By MICHELE MILLER, Times Staff Writer
Published January 23, 2008
[Janel Schroeder-Norton | Times]
Pianist Justin Kolb is the luckiest guy in the world. ¶ At least from his vantage point. ¶ "People actually pay me to do what I love to do," he recently told a class of freshman band students at Hudson High School. "I make my living by making people happier." ¶ No doubt many who attend Kolb's piano recitals leave with a lift in their step. ¶ A little Liszt, Mozart or Copland can do that kind of thing.
Others, perhaps, come away with a new kind of inspiration.
Like saxophone player Tiffany Taylor, who has taken to dying her hair in purple and pink hues these days.

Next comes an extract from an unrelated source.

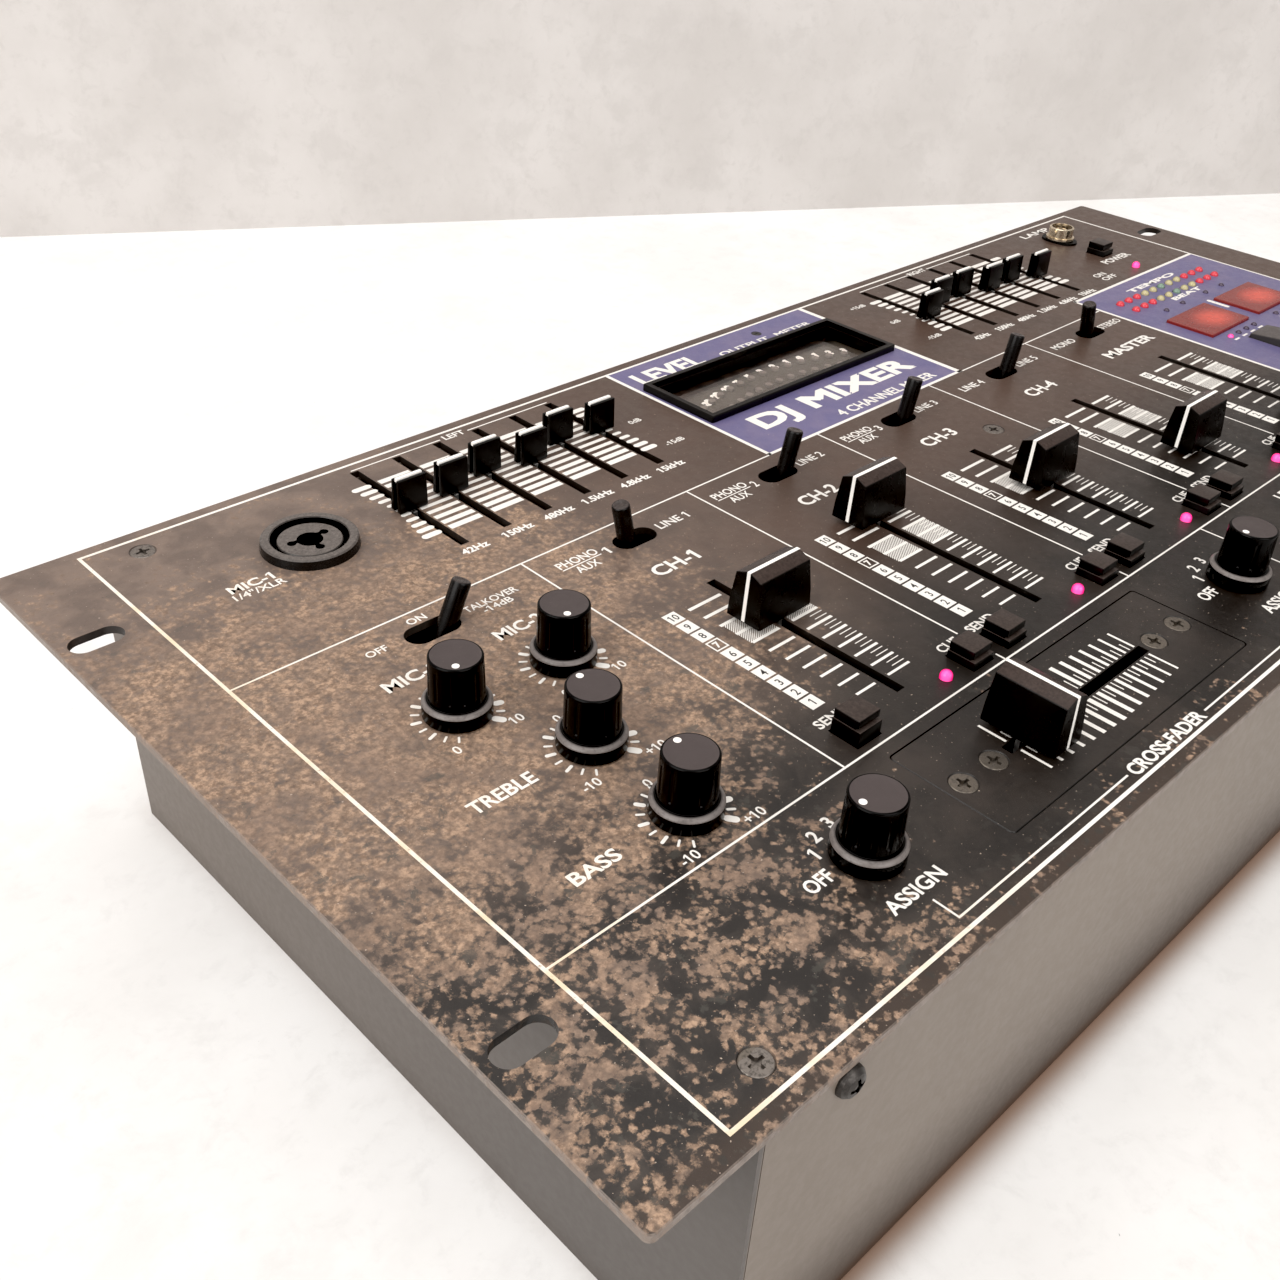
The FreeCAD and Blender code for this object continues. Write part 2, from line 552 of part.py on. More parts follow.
# ---------------------------------------------------- bodies of the controls
def channel(x, y, size, slot, z0, z1):
    """block with an upward-open slot; size and slot are (x, y) lengths"""
    block = box(*rect_at(x, y, *size), z0, z1)
    return block.cut(box(*rect_at(x, y, *slot), z0 + 1.2, z1 + 1))


def crossfader_bracket(x0, x1, screw_holes):
    """strip that the outer screws of the crossfader plate pull against"""
    strip = box(x0, x1, 6.6, 48.6, -4.0, BODY_TOP)
    plate_x0, plate_x1, plate_y0, plate_y1 = inset(XF_PLATE, 0.2)
    pad = box(max(x0, plate_x0), min(x1, plate_x1), plate_y0, plate_y1,
              -2.2, -XF_PLATE_T - 0.05)
    return strip.fuse(pad).removeSplitter().cut(screw_holes)


def knob_body(x, y):
    bush = cyl(x, y, -13.0, -0.2, BUSH_R).cut(cyl(x, y, -14, 1, BUSH_BORE_R))
    nut = cyl(x, y, -PANEL_T - 2.5, BODY_TOP, 5.2).cut(cyl(x, y, -8, 0, BUSH_R))
    can = cyl(x, y, -22.0, -12.99, 8.0).cut(cyl(x, y, -14.2, -12, SHAFT_R + 0.3))
    return bush.fuse([can, nut]).removeSplitter()


def toggle_body(x, kind):
    y, pivot_z = TOGGLE_Y, kind["pivot_z"]
    block = box(*rect_at(x, y, 18.0, 13.0), pivot_z - 5.5, BODY_TOP)
    pocket = box(*rect_at(x, y, kind["pocket"], 5.4), pivot_z - 4.0, 1)
    half = PIN_HALF + 0.2
    return block.cut([pocket, y_cyl(x, y - half, pivot_z, 2 * half, PIN_R + 0.05)])


def switch_body(x, y):
    block = box(*rect_at(x, y, 9.0, 9.0), PCB_Z, -9.6)
    return block.cut(box(*rect_at(x, y, 3.5, 3.5), PCB_Z + 7, -9))


def control_bodies():
    bodies = [channel(x, EQ_BODY_Y, (9.0, 43.0), (2.2, 41.0), -9.0, BODY_TOP)
              for x, y in EQ_SLIDERS.values()]
    bodies += [channel(x, sum(FADER_TRAVEL) / 2, (14.0, 64.0), (2.2, 60.0), -12.0, BODY_TOP)
               for x in FADER_X]
    screw_holes = [cyl(x, y, -8, 0, 1.6) for x, y in XF_SCREWS]
    crossfader = channel(sum(XF_SLOT) / 2, XF_Y, (80.0, 14.0), (58.0, 2.2),
                         -12.0, -XF_PLATE_T - 0.05)
    bodies.append(crossfader.cut(screw_holes))
    bodies += [crossfader_bracket(x0, x1, screw_holes) for x0, x1 in XF_BRACKETS]
    bodies += [knob_body(x, y) for x, y, angle in KNOBS.values()]
    bodies += [toggle_body(x, kind) for x, lean, kind in TOGGLES.values()]
    bodies += [switch_body(x, y) for x, y, top in BUTTONS.values()]
    bodies += [switch_body(x, y) for x, y in TAPS.values()]
    # threaded spacer under the middle panel screw, standing on the board
    x, y = PANEL_SCREWS[-1]
    bodies.append(cyl(x, y, PCB_Z, BODY_TOP, 2.9).cut(cyl(x, y, -12, 0, 1.6)))
    return bodies


# ---------------------------------------------------------- inside and rear
def power_supply():
    """transformer core with a window, and the bobbin through it"""
    floor_z = BOTTOM_Z + SHEET
    core = box(372.0, 436.0, 60.0, 112.0, floor_z, floor_z + 36.0)
    core = core.cut(box(382.0, 426.0, 59.0, 113.0, floor_z + 8.0, floor_z + 28.0))
    bobbin = round_box(382.2, 425.8, 50.0, 122.0, floor_z + 8.2, floor_z + 27.8, 3.0)
    return [core, bobbin]


def rca_jack(x, z):
    barrel = y_cyl(x, CASE_Y1 - SHEET - 10.0, z, 12.0, 4.2)
    flange = y_cyl(x, CASE_Y1, z, 2.0, 5.5)
    nozzle = y_cyl(x, CASE_Y1, z, 9.0, 4.0)
    jack = barrel.fuse([flange, nozzle]).removeSplitter()
    return jack.cut(y_cyl(x, CASE_Y1 + 2.0, z, 8.0, 1.7))


def mains_inlet():
    (x0, x1), (z0, z1), wall = INLET_X, INLET_Z, CASE_Y1
    inlet = box(x0 + 0.2, x1 - 0.2, wall - 20, wall + 0.1, z0 + 0.2, z1 - 0.2)
    flange = box(x0 - 9, x1 + 9, wall + 0.05, wall + 2.2, z0 - 2, z1 + 2)
    inlet = inlet.fuse(flange).removeSplitter()
    inlet = inlet.cut(box(x0 + 2.0, x1 - 2.0, wall - 13, wall + 5, z0 + 3.0, z1 - 3.0))
    pins = []
    for i in range(3):
        pin_x = x0 + 6.5 + 6.8 * i
        pins.append(box(pin_x, pin_x + 2.0, wall - 13.5, wall - 1.5, -43.0, -39.0))
    return inlet.fuse(pins).removeSplitter()


# -------------------------------------------------------------- build and save
save("top_panel", top_panel())
save("chassis_tray", chassis_tray())
save("side_plates", [side_plate(CASE_X0, 1, CASE_SCREW_X[0]),
                     side_plate(CASE_X1, -1, CASE_SCREW_X[1])])
save("crossfader_plate", crossfader_plate())
save("panel_screws", panel_screws())
save("case_screws", [case_screw(x, y, angle) for x in CASE_SCREW_X
                     for y, angle in ((CASE_Y0, 90), (CASE_Y1, -90))])
save("mic_combo_jack", mic_combo_jack())
save("headphone_jack", headphone_jack())
save("meter_bezel", meter_bezel())
save("meter_window", [box(*inset(METER, 2.8), -3.2, -1.7)])
save("meter_board", meter_board())
save("tempo_display_lenses", [display_lens(rect) for rect in DISPLAYS])
save("indicator_leds", [led(x, y, radius, top) for places, radius, top in LED_GROUPS
                        for x, y in places])
save("lamp_socket", lamp_socket())
for name, place in KNOBS.items():
    save(name, knob(*place))
for name, x, y in zip(FADER_NAMES, FADER_X, FADER_REST_Y):
    save(name, fader(x, y, "y"))
save("crossfader", fader(XF_REST_X, XF_Y, "x"))
for name, place in EQ_SLIDERS.items():
    save(name, eq_slider(*place))
for name, setting in TOGGLES.items():
    save(name, toggle(*setting))
for name, place in BUTTONS.items():
    save(name, button(*place))
for name, place in TAPS.items():
    save(name, tap_button(*place))
save("control_bodies", control_bodies())
save("main_pcb", [box(40.0, 445.0, 18.0, 200.0, PCB_Z - PCB_T, PCB_Z)])
save("power_supply", power_supply())
save("rear_connectors", [rca_jack(x, z) for x, z in RCA_JACKS] + [mains_inlet()])
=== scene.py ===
# A four channel DJ mixer lying flat on a floor, controls upward: X runs right, Y to the back, Z up.
# Places are given in layout millimetres: x and y from the front left corner of the top panel,
# z from the panel's top face. P() turns them into the frame's metres.
import bpy
import bmesh
import math
from functools import cache, cached_property
from mathutils import Matrix, Vector


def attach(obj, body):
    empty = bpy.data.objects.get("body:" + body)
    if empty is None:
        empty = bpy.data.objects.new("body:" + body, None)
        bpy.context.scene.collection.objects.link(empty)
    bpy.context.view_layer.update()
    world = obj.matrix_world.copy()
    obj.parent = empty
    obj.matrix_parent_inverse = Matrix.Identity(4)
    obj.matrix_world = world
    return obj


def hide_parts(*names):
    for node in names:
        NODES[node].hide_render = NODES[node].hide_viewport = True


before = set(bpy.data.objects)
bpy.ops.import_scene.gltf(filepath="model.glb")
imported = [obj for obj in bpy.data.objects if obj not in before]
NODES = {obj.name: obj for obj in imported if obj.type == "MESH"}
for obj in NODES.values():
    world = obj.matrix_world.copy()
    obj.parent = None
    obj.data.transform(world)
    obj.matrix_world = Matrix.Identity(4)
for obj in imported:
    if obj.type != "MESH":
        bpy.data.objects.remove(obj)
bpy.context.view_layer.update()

ROOT = "housing"
TAU = 2 * math.pi

# ------------------------------------------------------------------ driving dimensions, mm
ORIGIN_X, ORIGIN_Y = 241.3, 107.5     # the frame's origin in the layout
PANEL_TOP = 81.2                      # height of the panel's top face in the frame
FLOOR_Z = -81.28

CHANNELS = 4
FADER_PITCH = 55.3
FADER_X = [130.8 + FADER_PITCH * i for i in range(CHANNELS + 1)]    # the last is the master
FADER_REST = (94.2, 108.0, 89.7, 73.4, 62.0)
SEND_PITCH = 55.15
BUTTON_Y = 52.5
TOGGLE_Y = 139.6

EQ_PITCH = 13.8
EQ_LEFT, EQ_RIGHT = 96.2, 317.3       # x of the first slider in each bank
EQ_REST = {
    "left": (EQ_LEFT, (187.9, 188.5, 191.7, 188.4, 193.1, 190.7)),
    "right": (EQ_RIGHT, (183.8, 189.6, 190.0, 186.4, 186.9, 183.3)),
}

# name: x, y, pointer angle in degrees
KNOBS = {
    "mic1_level_knob": (52.6, 111.4, 233.0),
    "mic2_level_knob": (81.9, 111.4, 238.0),
    "treble_knob": (66.9, 85.6, 90.0),
    "bass_knob": (66.8, 58.5, 84.0),
    "assign_left_knob": (84.1, 27.9, 174.0),
    "assign_right_knob": (234.2, 27.9, 176.0),
    "phones_level_knob": (292.0, 27.9, 233.0),
}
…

"It made me feel good to see someone doing something they really love," she said after hearing Kolb's exuberant 10-minute performance of Aaron Copland's El Salon Mexico. "It made me want to do more with my saxophone."
That's wonderful, but just the tip of the iceberg as to what Kolb is trying to do.
Over the years, the 65-year-old pianist from New York's Catskill Mountains has made a satisfying living performing in places like Carnegie Hall, the Kennedy Center for the Performing Arts and concert halls in Chicago, Baltimore, Canada, Europe and the Middle East.
But for 20 years he has also been making the rounds at schools throughout the country. There he gives presentations for administrators, teachers, students and their parents on the importance of music education.
Last week, Kolb was in town for the final performance for the Music@the Library program that has been disbanded after losing state funding. He also put on presentations for students at Hudson High, Bayonet Point Middle, Hudson Middle and Mary Giella Elementary.
At Hudson High he spoke to four separate classes and some parents, too, telling about the studies that show that as a community, serious music students perform higher on the SAT and other standardized tests than nonmusic students.
"You are special," he told students. "You are empowered."
In between performances, Kolb sprinkled words of advice, encouraging students to seek out contemporary composers, particularly women such as Stella Sung, a professor of music composition at the University of Central Florida.
"I do not believe all great music is written by dead men who live in music," he said. "We have great composers who are alive."
Kolb wrapped up his visit by asking students to collectively compile a list of skills that music has helped them develop that help them with academics or a future job.
Among the attributes students listed: patience, listening, memorization, attention to detail, determination, organization and the ability to blend and work with others as a team.
"Take that list with you," Kolb said, advising them to share it with their parents or other adults who question the value of private lessons or music education.
Those lists are of special value to Danielle Bishop, 17, a piccolo and flute player who also serves as the band's captain.
"I never thought about it music in that way before," she said.
Hudson High band director Terry Adams also sees the value in those lists - particularly if those in power pay attention to the benefits music brings.
Music and arts programs are often the first to suffer when it's time to cut budgets.
In the past two years, Adams has seen her band classes dwindle from 71 to 51 students.
The length of Pasco County's school day has long been a hurdle for elective-class teachers like Adams. Ever since the Florida Legislature limited educational funding to a six-period day - rather than the traditional seven-period day - college-bound kids have often had to choose academic courses, such as a required second foreign language, instead of a music, art or vocational class. Now, mandatory intensive reading classes for those who have failed the FCAT have dealt another serious blow. Those reading classes take the place of electives.
That's tough, said Adams. Still, Kolb's presentations were "uplifting and insightful," she said. "Especially for the parents. I think they learned that it's not just about music. It's about other values, too."